**WRITTEN TASK**
Hunt for the word "shown" across the entries below, copying each line that holds it.

Structured object records:

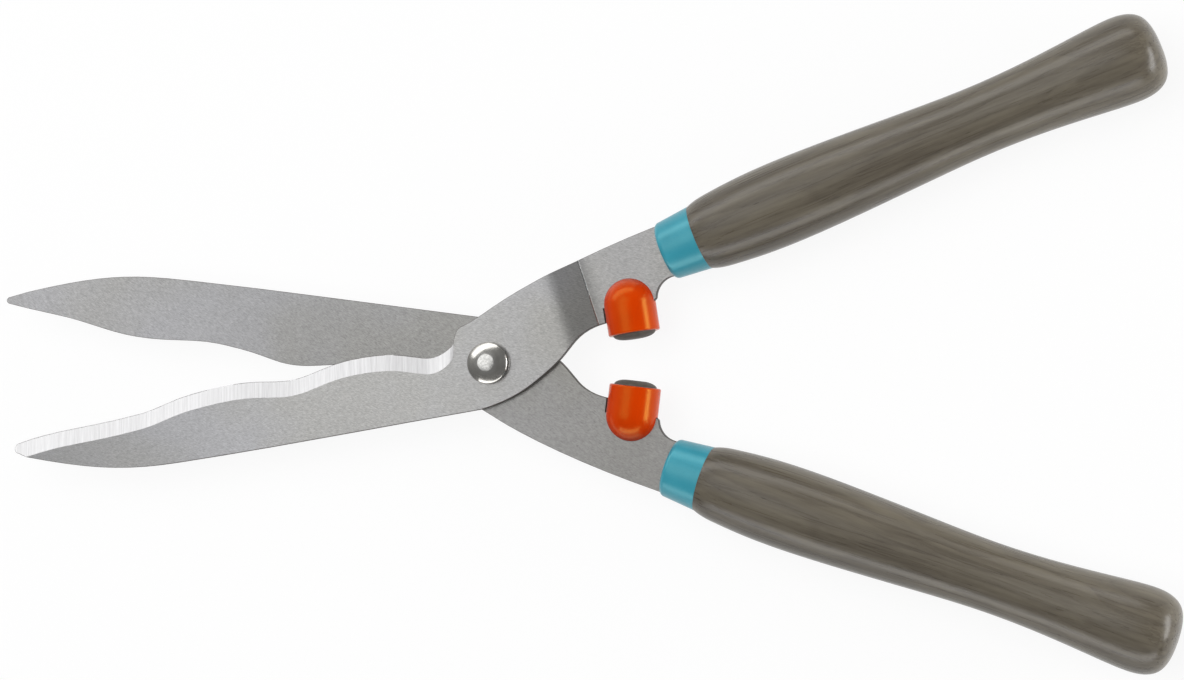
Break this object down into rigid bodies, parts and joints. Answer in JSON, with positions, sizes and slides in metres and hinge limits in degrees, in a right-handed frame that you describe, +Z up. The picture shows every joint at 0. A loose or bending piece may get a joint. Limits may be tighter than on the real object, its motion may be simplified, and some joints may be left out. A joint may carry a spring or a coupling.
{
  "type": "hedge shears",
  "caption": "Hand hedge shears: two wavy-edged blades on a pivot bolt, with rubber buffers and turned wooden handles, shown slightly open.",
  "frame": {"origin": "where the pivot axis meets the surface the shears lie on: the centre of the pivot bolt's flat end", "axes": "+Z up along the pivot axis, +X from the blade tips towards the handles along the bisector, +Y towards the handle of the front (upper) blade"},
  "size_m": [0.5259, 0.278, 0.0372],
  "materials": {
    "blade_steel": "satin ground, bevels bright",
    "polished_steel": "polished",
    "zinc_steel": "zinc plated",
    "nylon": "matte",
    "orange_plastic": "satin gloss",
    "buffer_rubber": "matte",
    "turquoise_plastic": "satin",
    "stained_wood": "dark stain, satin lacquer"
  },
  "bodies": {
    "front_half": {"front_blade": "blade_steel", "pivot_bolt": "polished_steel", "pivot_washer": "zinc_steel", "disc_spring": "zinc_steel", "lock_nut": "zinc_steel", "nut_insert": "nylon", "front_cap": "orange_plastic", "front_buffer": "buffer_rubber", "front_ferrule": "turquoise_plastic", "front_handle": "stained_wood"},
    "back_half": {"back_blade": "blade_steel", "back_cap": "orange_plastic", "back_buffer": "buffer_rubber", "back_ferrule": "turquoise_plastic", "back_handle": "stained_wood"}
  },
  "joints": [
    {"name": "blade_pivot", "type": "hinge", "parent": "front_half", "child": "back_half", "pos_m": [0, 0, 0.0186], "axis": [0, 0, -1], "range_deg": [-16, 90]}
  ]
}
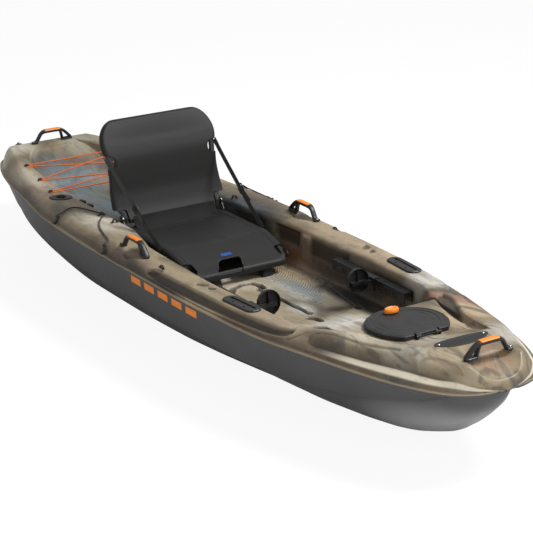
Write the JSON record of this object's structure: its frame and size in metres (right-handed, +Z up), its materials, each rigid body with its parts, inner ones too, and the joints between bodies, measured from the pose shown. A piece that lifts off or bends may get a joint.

**COMPLETED TASK**
  "caption": "Hand hedge shears: two wavy-edged blades on a pivot bolt, with rubber buffers and turned wooden handles, shown slightly open.",
Write the JSON record of this object's structure: its frame and size in metres (right-handed, +Z up), its materials, each rigid body with its parts, inner ones too, and the joints between bodies, measured from the pose shown. A piece that lifts off or bends may get a joint.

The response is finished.